Sushi demand is hardly the only reason for the decline of fish populations, but it is a critical element in the case of some. The bluefin tuna, currently the subject of perhaps the highest-profile conservation campaign undertaken for any fish, is the primary example. While pretty much everyone agrees that the bluefin, the most valuable fish in the sea, is endangered, not everyone agrees that it requires official protection.

One of the most telling moments in the French documentary comes as the crew follows Mr. Matsuhisa to a fish market and asks him about the ethics of serving bluefin in his restaurants.

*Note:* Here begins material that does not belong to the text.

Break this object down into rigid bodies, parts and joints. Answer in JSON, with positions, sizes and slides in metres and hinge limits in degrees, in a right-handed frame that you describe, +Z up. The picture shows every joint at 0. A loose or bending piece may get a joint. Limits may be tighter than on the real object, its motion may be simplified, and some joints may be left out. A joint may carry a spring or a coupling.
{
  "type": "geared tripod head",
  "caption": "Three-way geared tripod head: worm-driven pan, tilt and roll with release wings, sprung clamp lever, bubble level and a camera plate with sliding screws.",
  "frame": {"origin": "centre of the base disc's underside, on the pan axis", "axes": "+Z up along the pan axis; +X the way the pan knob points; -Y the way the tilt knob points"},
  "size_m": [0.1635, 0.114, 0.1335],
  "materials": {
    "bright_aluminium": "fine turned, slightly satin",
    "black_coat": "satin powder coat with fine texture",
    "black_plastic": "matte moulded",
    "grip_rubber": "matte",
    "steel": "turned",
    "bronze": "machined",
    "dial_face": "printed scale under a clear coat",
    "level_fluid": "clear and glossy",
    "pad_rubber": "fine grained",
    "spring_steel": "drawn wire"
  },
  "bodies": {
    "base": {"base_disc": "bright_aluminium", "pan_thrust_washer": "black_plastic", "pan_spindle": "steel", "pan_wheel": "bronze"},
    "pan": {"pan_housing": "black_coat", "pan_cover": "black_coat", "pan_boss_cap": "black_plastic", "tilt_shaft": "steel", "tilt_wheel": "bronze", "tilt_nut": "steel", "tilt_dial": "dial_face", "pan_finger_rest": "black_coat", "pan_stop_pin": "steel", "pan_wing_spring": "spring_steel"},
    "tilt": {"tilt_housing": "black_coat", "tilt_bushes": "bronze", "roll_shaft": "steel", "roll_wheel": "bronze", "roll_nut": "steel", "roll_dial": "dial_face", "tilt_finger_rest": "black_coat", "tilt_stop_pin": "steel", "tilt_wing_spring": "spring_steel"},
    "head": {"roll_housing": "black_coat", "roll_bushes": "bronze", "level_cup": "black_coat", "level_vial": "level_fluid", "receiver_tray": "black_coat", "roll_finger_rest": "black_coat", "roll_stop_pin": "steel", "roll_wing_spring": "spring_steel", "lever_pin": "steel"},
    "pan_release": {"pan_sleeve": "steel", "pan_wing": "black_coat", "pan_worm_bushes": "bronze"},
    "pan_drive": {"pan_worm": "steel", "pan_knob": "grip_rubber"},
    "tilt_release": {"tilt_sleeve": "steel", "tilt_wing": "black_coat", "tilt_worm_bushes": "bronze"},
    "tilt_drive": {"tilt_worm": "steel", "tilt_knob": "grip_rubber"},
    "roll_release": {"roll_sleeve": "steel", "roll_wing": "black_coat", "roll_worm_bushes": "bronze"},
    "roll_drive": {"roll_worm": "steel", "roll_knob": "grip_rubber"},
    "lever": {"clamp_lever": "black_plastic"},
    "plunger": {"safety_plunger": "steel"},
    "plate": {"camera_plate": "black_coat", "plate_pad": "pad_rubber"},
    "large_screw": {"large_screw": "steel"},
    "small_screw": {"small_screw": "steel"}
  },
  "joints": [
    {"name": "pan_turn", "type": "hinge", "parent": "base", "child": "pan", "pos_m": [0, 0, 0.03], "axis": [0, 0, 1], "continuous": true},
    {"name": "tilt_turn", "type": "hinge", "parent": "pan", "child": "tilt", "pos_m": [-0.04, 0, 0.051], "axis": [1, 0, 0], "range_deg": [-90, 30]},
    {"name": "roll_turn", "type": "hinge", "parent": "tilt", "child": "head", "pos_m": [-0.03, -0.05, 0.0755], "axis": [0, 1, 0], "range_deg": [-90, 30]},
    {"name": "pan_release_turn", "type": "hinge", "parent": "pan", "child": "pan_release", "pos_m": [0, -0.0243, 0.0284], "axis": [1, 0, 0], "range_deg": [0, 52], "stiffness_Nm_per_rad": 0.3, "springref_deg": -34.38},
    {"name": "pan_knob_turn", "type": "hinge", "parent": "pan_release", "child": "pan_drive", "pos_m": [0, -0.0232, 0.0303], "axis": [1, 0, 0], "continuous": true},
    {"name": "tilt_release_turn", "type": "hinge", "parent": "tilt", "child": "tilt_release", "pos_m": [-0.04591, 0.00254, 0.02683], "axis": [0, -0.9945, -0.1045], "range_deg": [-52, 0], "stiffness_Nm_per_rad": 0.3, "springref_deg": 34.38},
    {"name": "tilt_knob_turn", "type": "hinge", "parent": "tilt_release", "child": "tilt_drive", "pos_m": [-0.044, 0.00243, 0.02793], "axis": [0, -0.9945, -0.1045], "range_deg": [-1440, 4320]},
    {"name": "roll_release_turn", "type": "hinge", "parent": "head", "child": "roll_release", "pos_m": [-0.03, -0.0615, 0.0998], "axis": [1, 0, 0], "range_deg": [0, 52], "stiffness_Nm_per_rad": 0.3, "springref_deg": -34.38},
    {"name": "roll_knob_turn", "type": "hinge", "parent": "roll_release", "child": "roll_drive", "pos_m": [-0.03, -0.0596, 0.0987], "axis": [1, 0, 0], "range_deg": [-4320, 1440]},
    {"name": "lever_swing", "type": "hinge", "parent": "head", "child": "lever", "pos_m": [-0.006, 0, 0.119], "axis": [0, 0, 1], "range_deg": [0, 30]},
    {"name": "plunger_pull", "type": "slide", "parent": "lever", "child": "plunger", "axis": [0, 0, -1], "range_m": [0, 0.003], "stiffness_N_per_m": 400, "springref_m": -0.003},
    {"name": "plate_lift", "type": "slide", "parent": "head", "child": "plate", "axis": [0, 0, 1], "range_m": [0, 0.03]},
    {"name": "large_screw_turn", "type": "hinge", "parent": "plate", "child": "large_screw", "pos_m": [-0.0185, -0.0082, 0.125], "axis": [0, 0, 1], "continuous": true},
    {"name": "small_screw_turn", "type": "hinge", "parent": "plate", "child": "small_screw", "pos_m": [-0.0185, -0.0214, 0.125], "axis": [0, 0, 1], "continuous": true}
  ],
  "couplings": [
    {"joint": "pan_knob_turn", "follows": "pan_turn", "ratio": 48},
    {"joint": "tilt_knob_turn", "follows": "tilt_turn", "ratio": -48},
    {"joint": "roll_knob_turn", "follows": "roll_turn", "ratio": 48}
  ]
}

“Nobody knows about 50 years later,” he replies. “I buy the fish from the fish company, the fish company has a license to buy the tuna. Then why does Greenpeace attack us?” Then he suggests a change in subject.

Sushi’s rise to globalism has attracted a lot of attention in recent years, notably from the American journalist Sasha Issenberg, in his book “The Sushi Economy,” and from Theodore C. Bestor, a Harvard anthropologist and the author of “Global Sushi: Soft Power and Hard Realities.” The new documentaries are both useful additions to the literature.

Like “The End of the Line,” , a 2009 documentary by the investigative reporter Charles Clover, “World Sushi: Dead Oceans Ahead (whose original French subtitle read “Tomorrow, Our Children Will Eat Jellyfish”) is an excellent primer on the problems caused by overfishing. It looks at the workings of the international fish trade through a wide geographical lens, including fishermen and markets in Japan, the Mediterranean, Senegal, Peru and the United States.

First screened in Europe at 90 minutes on Canal Plus television in February 2010, the documentary shrank to just 56 minutes in its international English-language version.
‘‘That was a decision of the agency,” Jean-Pierre Canet, one of the directors, told me.”Maybe the Americans and the Norwegians don’t have the attention span for a longer one.’’

Interestingly, both Mr. Hall and Mr. Canet said that when they began their projects, they planned to focus on sushi and its rise to world food status, but then found that the environmental issues turned out to be the more important story.

‘Instead of the original project I’d imagined on the tradition and consumption of sushi with a little discussion of the environmental issues, I realized I had it backwards. So I refocused on the environmental issues, with overfishing being the most urgent topic,’’ Mr. Canet said.

‘‘I like sushi — I’m not the Taliban,” he said. “But we have to do it a lot more intelligently than we are currently. We have to change the mindset that sees wild fish as a commodity like wheat or corn. It’s impossible to imagine that the system we have now can continue.’’

Mr. Hall noted that the prospects for some fish, especially those at the top of the food chain, do not appear to be good. He said he hoped that consumer education would help.

“I’m probably more optimistic than I should be,” he said. “Maybe that means I’m naïve. But I think doing something is better than doing nothing.”